(Goal of the exercise) Restate the span of lines that starts with the line containing "Turn this picture" and ends with the line containing "wasm.setup();", word for word, including both, with nothing else.
== Information supplied
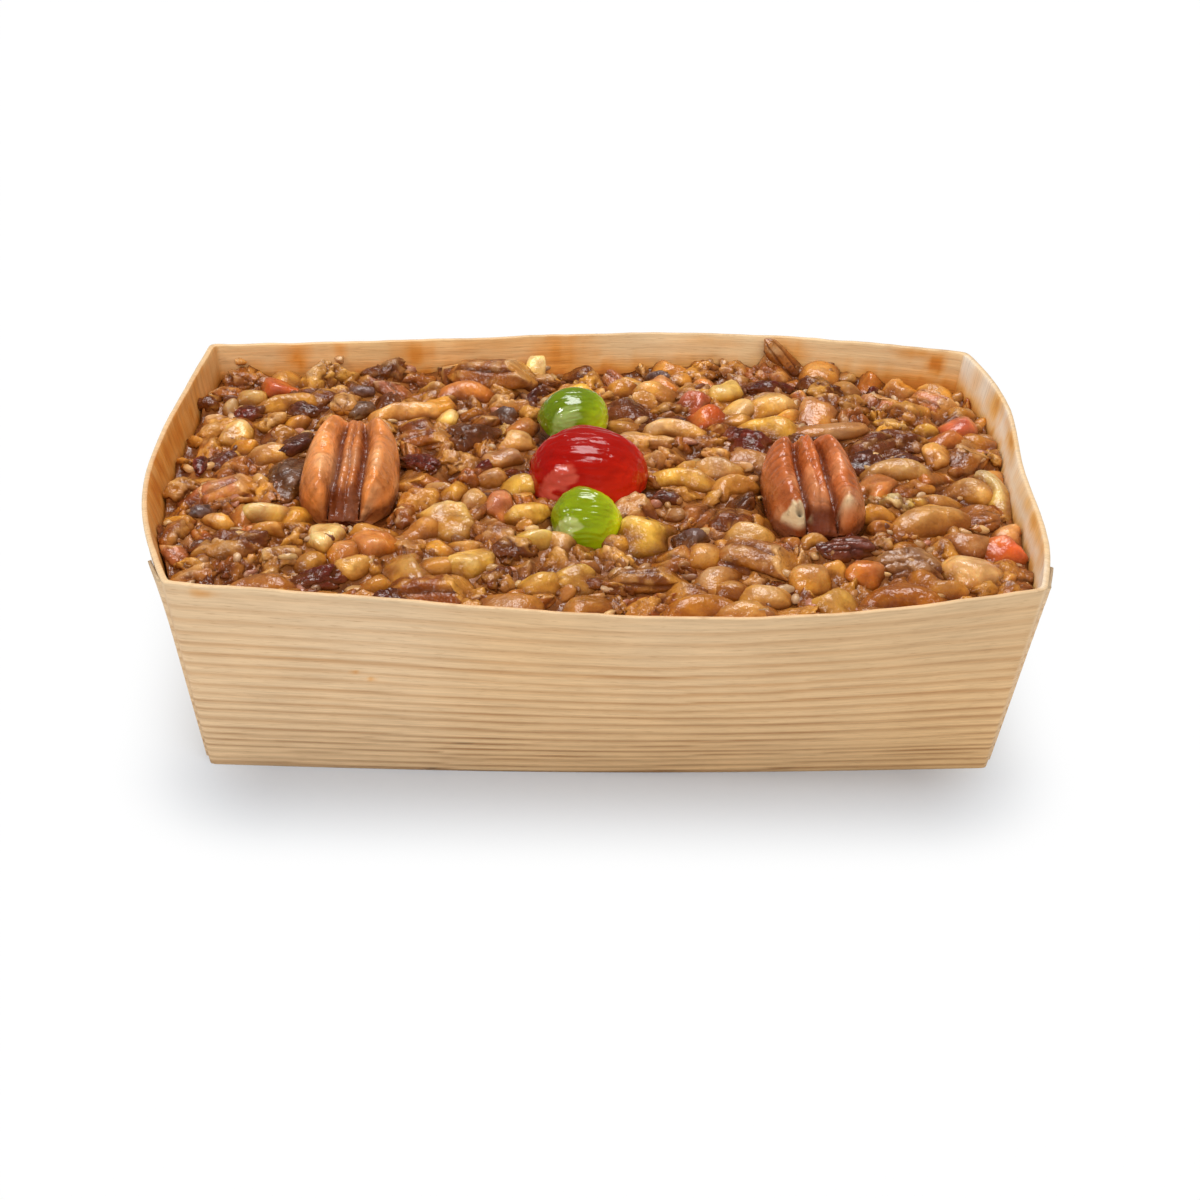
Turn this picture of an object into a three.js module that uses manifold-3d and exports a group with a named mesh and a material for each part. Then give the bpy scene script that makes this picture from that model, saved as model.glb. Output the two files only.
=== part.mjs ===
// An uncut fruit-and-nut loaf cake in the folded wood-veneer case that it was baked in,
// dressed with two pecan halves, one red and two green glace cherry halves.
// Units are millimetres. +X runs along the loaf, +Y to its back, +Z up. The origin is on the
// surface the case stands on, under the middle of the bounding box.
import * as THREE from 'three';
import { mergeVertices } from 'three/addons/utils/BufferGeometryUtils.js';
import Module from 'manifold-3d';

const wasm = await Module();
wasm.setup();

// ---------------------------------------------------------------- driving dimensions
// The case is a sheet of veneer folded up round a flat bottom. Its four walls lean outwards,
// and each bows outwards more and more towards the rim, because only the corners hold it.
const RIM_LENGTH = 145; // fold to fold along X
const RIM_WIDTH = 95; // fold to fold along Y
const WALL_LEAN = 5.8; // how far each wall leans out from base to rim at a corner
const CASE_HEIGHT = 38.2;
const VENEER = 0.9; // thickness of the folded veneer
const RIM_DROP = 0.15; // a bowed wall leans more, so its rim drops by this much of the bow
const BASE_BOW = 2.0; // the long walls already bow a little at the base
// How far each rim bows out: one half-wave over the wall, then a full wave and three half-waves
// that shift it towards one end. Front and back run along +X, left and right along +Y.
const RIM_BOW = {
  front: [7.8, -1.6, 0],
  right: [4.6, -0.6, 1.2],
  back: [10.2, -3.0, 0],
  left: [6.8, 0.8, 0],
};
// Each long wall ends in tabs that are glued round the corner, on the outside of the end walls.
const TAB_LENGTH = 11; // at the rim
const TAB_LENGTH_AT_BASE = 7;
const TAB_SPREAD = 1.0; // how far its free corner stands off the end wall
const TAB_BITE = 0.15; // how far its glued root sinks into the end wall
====
== Information supplied
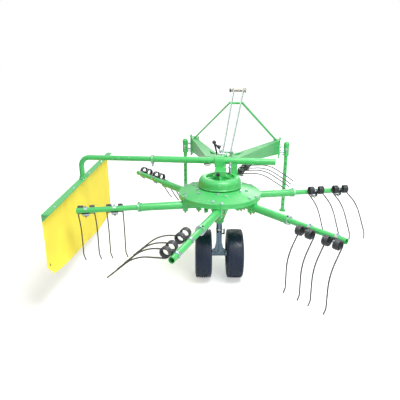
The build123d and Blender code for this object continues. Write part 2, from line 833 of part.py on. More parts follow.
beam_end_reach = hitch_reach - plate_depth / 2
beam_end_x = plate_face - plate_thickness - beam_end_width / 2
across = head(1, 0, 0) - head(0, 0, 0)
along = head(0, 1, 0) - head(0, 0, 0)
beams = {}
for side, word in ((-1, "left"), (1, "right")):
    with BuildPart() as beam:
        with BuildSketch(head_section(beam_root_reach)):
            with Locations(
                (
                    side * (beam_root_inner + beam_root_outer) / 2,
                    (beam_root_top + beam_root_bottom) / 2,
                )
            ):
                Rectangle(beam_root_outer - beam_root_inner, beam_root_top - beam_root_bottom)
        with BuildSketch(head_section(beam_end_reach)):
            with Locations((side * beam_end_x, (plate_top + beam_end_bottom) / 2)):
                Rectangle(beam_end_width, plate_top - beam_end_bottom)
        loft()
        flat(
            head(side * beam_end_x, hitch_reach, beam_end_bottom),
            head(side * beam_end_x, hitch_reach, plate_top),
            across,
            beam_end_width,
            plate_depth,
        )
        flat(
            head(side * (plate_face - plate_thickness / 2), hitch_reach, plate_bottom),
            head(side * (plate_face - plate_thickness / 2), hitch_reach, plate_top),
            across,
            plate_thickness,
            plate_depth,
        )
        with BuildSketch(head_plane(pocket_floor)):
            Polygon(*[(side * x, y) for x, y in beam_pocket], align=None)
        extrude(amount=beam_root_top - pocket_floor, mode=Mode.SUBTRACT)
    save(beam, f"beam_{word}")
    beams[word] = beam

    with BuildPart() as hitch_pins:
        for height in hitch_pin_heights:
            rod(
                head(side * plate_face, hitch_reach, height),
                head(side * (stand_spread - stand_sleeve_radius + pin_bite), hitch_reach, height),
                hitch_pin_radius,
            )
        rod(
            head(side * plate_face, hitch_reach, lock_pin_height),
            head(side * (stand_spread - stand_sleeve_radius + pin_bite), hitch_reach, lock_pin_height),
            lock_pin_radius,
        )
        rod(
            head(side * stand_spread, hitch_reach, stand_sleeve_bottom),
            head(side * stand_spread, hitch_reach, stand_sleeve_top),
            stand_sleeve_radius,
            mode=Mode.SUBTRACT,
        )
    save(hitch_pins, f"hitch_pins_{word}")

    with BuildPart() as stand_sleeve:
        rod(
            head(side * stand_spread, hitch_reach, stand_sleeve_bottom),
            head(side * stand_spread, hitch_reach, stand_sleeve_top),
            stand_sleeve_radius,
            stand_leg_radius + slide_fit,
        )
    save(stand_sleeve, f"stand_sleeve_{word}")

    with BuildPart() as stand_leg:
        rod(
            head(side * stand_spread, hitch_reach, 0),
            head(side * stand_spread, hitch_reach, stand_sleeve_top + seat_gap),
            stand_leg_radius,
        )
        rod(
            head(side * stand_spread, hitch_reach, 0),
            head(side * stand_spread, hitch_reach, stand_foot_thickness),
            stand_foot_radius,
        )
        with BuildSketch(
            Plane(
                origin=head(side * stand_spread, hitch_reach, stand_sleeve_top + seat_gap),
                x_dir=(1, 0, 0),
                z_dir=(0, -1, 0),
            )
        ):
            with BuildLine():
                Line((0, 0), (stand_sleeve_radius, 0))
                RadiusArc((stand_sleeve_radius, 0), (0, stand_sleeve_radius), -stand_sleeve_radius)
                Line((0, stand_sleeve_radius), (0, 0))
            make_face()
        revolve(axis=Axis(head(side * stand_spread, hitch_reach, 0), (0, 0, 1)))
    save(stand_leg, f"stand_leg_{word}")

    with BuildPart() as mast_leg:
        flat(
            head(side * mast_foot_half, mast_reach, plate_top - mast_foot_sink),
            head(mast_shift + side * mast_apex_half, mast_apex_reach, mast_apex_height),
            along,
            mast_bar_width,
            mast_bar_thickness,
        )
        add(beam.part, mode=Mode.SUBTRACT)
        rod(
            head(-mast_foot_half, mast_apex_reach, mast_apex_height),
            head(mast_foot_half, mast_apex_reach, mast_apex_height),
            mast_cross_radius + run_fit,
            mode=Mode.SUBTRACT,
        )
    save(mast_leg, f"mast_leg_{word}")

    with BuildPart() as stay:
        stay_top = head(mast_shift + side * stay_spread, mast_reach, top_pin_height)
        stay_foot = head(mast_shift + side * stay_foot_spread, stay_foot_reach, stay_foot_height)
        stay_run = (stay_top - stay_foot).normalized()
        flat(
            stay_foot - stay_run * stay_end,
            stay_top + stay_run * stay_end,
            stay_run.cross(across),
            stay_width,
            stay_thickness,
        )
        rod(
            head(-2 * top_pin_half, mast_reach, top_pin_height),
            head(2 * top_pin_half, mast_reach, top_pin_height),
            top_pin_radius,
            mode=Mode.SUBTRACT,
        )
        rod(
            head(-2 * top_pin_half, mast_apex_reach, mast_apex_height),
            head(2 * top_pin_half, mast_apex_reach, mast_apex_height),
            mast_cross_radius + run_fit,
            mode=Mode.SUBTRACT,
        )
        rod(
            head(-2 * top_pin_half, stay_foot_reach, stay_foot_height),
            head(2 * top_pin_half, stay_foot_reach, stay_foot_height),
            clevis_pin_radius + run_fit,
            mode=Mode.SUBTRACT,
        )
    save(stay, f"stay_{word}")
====
== Information supplied
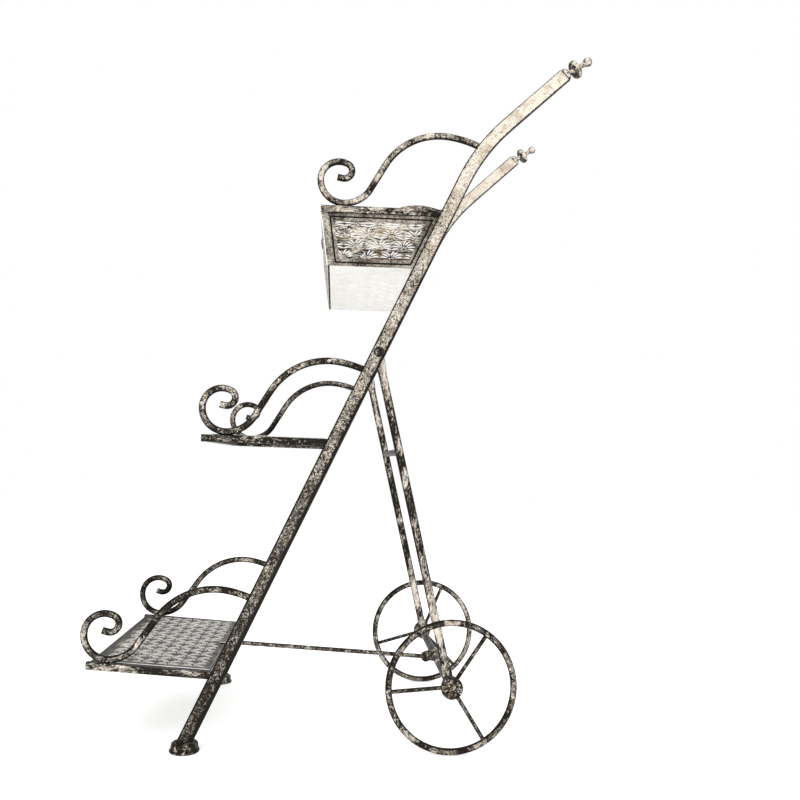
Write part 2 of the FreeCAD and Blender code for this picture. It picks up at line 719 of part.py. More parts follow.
====
(Problem solution)
Turn this picture of an object into a three.js module that uses manifold-3d and exports a group with a named mesh and a material for each part. Then give the bpy scene script that makes this picture from that model, saved as model.glb. Output the two files only.
=== part.mjs ===
// An uncut fruit-and-nut loaf cake in the folded wood-veneer case that it was baked in,
// dressed with two pecan halves, one red and two green glace cherry halves.
// Units are millimetres. +X runs along the loaf, +Y to its back, +Z up. The origin is on the
// surface the case stands on, under the middle of the bounding box.
import * as THREE from 'three';
import { mergeVertices } from 'three/addons/utils/BufferGeometryUtils.js';
import Module from 'manifold-3d';

const wasm = await Module();
wasm.setup();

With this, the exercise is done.